*What you have to do*
Word for word, restate the lines from the start of the data below through the line containing "return [np.array(column).reshape(np.shape(places)) for".

= = = = =

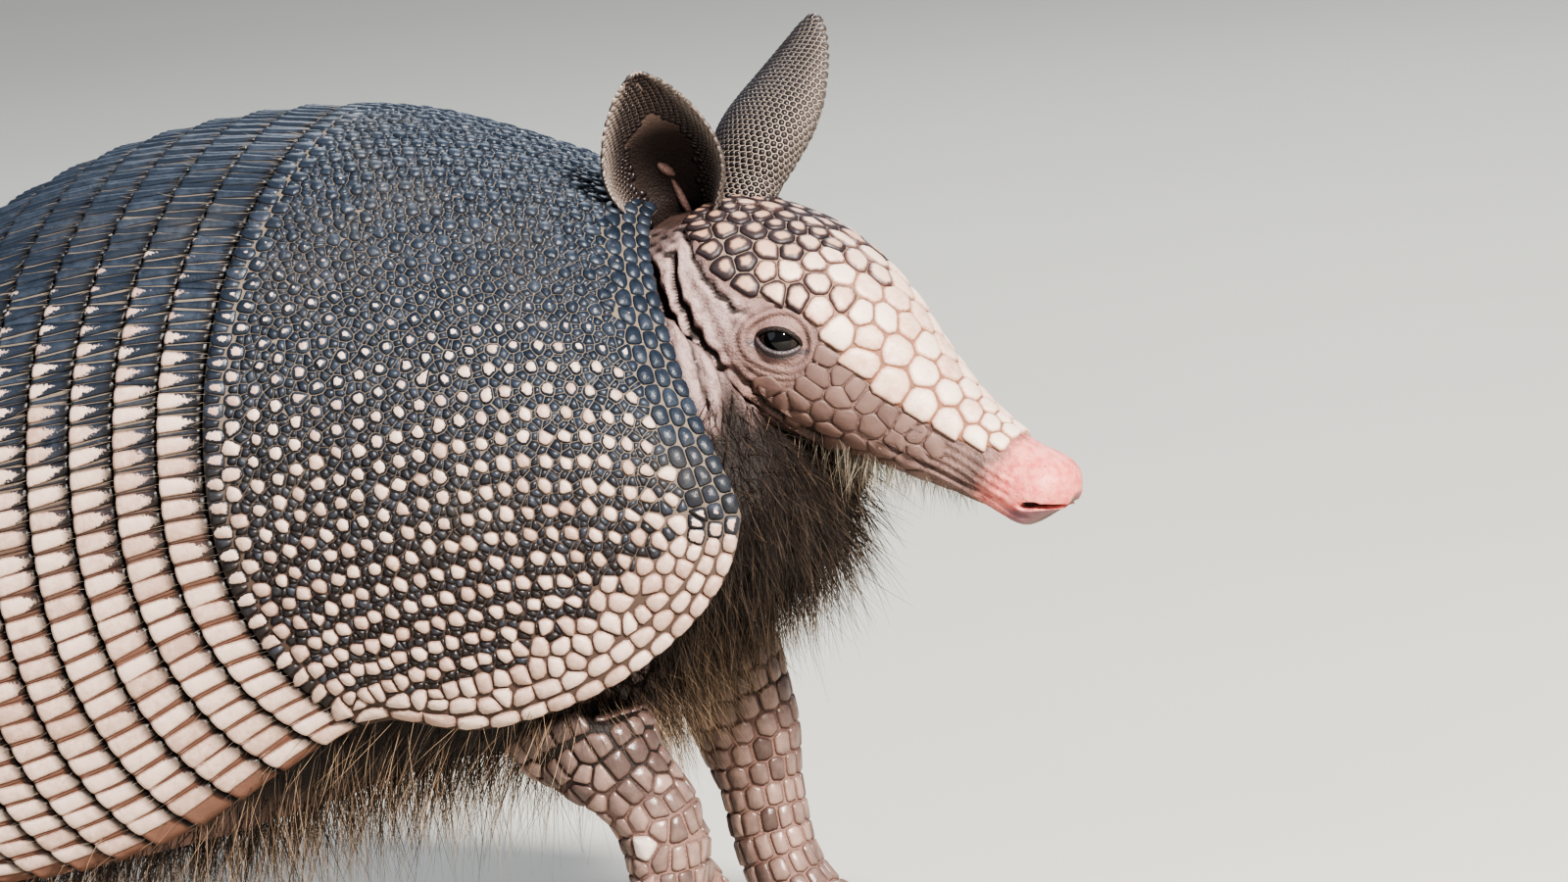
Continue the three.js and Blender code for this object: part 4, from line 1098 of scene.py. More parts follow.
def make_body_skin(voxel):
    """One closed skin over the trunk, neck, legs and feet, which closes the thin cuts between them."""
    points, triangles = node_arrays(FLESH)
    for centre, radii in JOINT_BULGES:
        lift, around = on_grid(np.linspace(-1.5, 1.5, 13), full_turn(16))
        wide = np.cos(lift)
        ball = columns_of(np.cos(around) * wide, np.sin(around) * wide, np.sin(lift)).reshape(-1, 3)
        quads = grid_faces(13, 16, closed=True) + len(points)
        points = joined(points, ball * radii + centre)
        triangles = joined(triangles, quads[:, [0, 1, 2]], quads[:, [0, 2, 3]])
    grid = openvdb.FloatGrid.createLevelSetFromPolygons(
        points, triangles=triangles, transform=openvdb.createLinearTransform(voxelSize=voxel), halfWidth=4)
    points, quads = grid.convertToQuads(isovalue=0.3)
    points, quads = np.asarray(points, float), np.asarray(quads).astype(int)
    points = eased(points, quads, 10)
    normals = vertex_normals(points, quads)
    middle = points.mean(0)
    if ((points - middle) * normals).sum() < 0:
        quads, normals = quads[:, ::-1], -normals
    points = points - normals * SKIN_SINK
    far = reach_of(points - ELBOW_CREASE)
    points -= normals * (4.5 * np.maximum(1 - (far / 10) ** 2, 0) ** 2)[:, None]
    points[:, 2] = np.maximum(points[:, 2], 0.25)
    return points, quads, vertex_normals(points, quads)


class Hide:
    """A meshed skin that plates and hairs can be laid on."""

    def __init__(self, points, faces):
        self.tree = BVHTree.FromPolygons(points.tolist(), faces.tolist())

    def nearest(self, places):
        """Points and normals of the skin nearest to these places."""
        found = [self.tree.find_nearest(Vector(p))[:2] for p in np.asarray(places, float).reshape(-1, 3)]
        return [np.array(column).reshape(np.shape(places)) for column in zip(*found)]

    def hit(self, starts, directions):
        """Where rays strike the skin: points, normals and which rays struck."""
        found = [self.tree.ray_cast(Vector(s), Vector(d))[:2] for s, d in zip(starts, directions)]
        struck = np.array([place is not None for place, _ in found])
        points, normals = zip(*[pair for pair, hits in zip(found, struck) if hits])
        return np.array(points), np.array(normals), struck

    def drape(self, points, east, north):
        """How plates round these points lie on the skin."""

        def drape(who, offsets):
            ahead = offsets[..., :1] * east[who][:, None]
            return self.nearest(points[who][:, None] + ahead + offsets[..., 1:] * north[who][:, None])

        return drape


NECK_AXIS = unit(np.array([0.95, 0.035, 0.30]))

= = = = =

*Result*
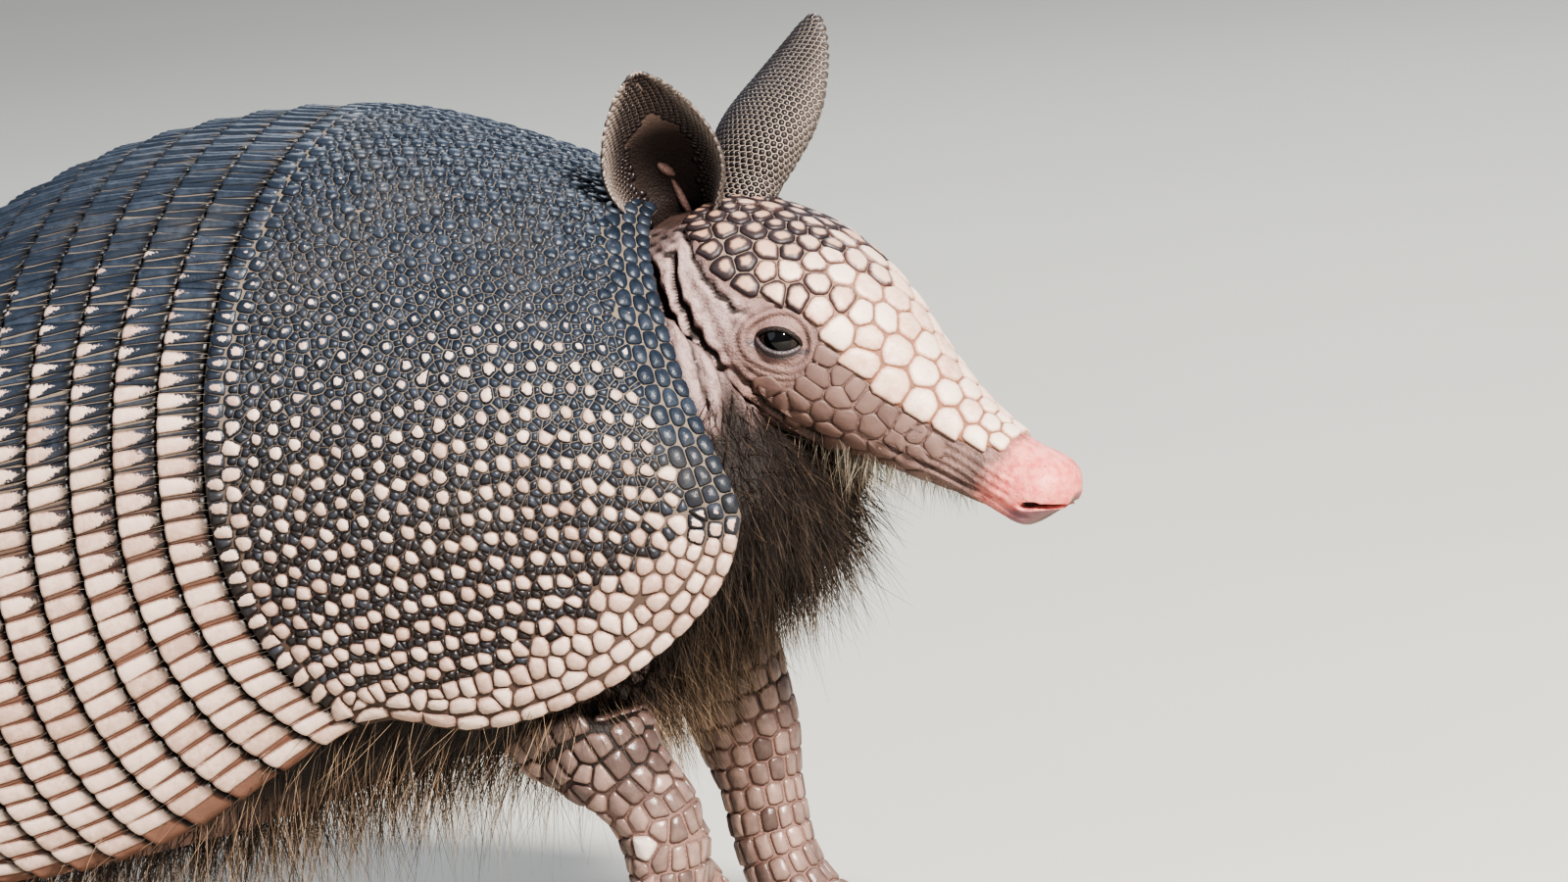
Continue the three.js and Blender code for this object: part 4, from line 1098 of scene.py. More parts follow.
def make_body_skin(voxel):
    """One closed skin over the trunk, neck, legs and feet, which closes the thin cuts between them."""
    points, triangles = node_arrays(FLESH)
    for centre, radii in JOINT_BULGES:
        lift, around = on_grid(np.linspace(-1.5, 1.5, 13), full_turn(16))
        wide = np.cos(lift)
        ball = columns_of(np.cos(around) * wide, np.sin(around) * wide, np.sin(lift)).reshape(-1, 3)
        quads = grid_faces(13, 16, closed=True) + len(points)
        points = joined(points, ball * radii + centre)
        triangles = joined(triangles, quads[:, [0, 1, 2]], quads[:, [0, 2, 3]])
    grid = openvdb.FloatGrid.createLevelSetFromPolygons(
        points, triangles=triangles, transform=openvdb.createLinearTransform(voxelSize=voxel), halfWidth=4)
    points, quads = grid.convertToQuads(isovalue=0.3)
    points, quads = np.asarray(points, float), np.asarray(quads).astype(int)
    points = eased(points, quads, 10)
    normals = vertex_normals(points, quads)
    middle = points.mean(0)
    if ((points - middle) * normals).sum() < 0:
        quads, normals = quads[:, ::-1], -normals
    points = points - normals * SKIN_SINK
    far = reach_of(points - ELBOW_CREASE)
    points -= normals * (4.5 * np.maximum(1 - (far / 10) ** 2, 0) ** 2)[:, None]
    points[:, 2] = np.maximum(points[:, 2], 0.25)
    return points, quads, vertex_normals(points, quads)


class Hide:
    """A meshed skin that plates and hairs can be laid on."""

    def __init__(self, points, faces):
        self.tree = BVHTree.FromPolygons(points.tolist(), faces.tolist())

    def nearest(self, places):
        """Points and normals of the skin nearest to these places."""
        found = [self.tree.find_nearest(Vector(p))[:2] for p in np.asarray(places, float).reshape(-1, 3)]
        return [np.array(column).reshape(np.shape(places)) for column in zip(*found)]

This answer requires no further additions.